Tuesday, May 17, 2016

The rock and the hard place


One of the things that I love about the Bible is that it's filled with real life and ordinary people in tough situations.  The stories of God's faithfulness are almost always in desperate places, between a rock and a hard place, between a deep sea and a huge army bearing down, between life and death, between fear and trembling.


Those hardships were not the end of life as they knew it,
      but the Presence of God in it.
These impossible places
          are not part of His story even for you,
      but His continual revealing.
God doesn't work in parts
                   but the whole of eternity.

We just don't see it yet.

Fifteen years ago, our family was in one of those hard places. My husband was quite suddenly looking for work.  As the time passed, we stopped seeking answers from God and began seeking God Himself in it, trusting Him step by step, day by day.  Several months into this, a pastor mentioned in a sermon, "And when you get to the end of this, you will have a story of God's faithfulness."  I wrote it down and posted that encouragement by our kitchen sink, until our youngest daughter reminded me by saying, "That's not true, mom.  Every day is a story of God's faithfulness."

And sometimes it takes the rock and the hard place
               for us to realize that.

Tremble, O earth, at the presence of the. LORD,
at the presence of the God of Jacob,
who turns the rock
           into a pool of water,
the flint into a spring of water.

                         Psalm 114. 7-8

God surprises us.
God delights in going before us,
in ushering us into His Presence.
God, is that You?
"I couldn't wait until you got here, My child.
    Everything is ready.
                               Watch this!"
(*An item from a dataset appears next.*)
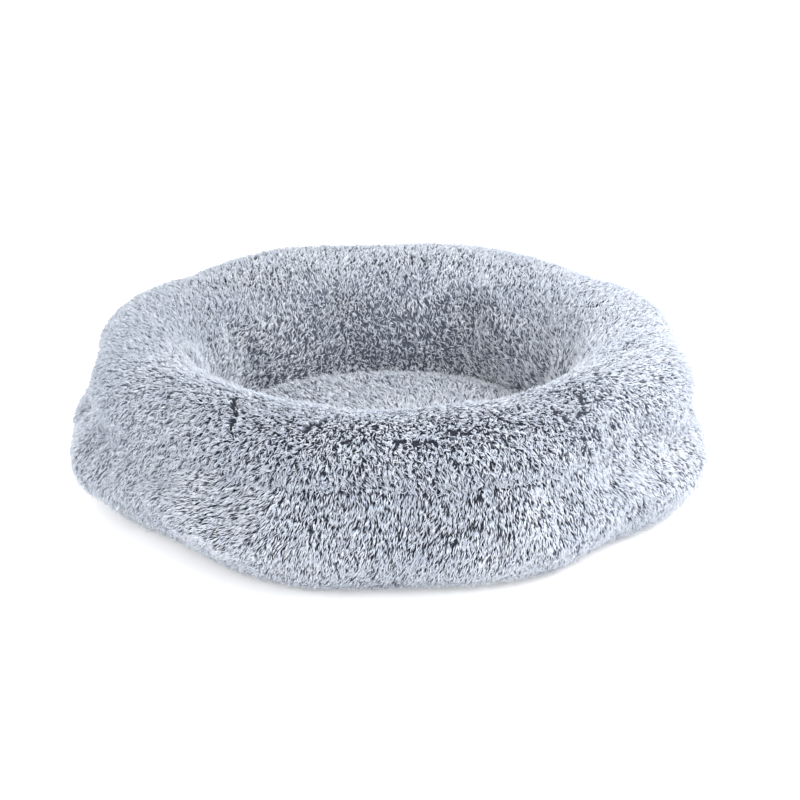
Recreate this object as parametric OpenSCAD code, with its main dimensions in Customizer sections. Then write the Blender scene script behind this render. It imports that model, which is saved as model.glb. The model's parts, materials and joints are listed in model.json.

God delights in providing the unexpected
                         in impossible places.
Between a rock and the hard place,
    finding not despair,
                  but blessing in some dimension.

It is not
    "always look on the bright side of life,"
according to Monty Python,
nor look for some kind of artificial silver lining,
nor even "thinking positively".

But know and grasp with both hands
            the reality of God
even in this,
even in what we cannot yet understand.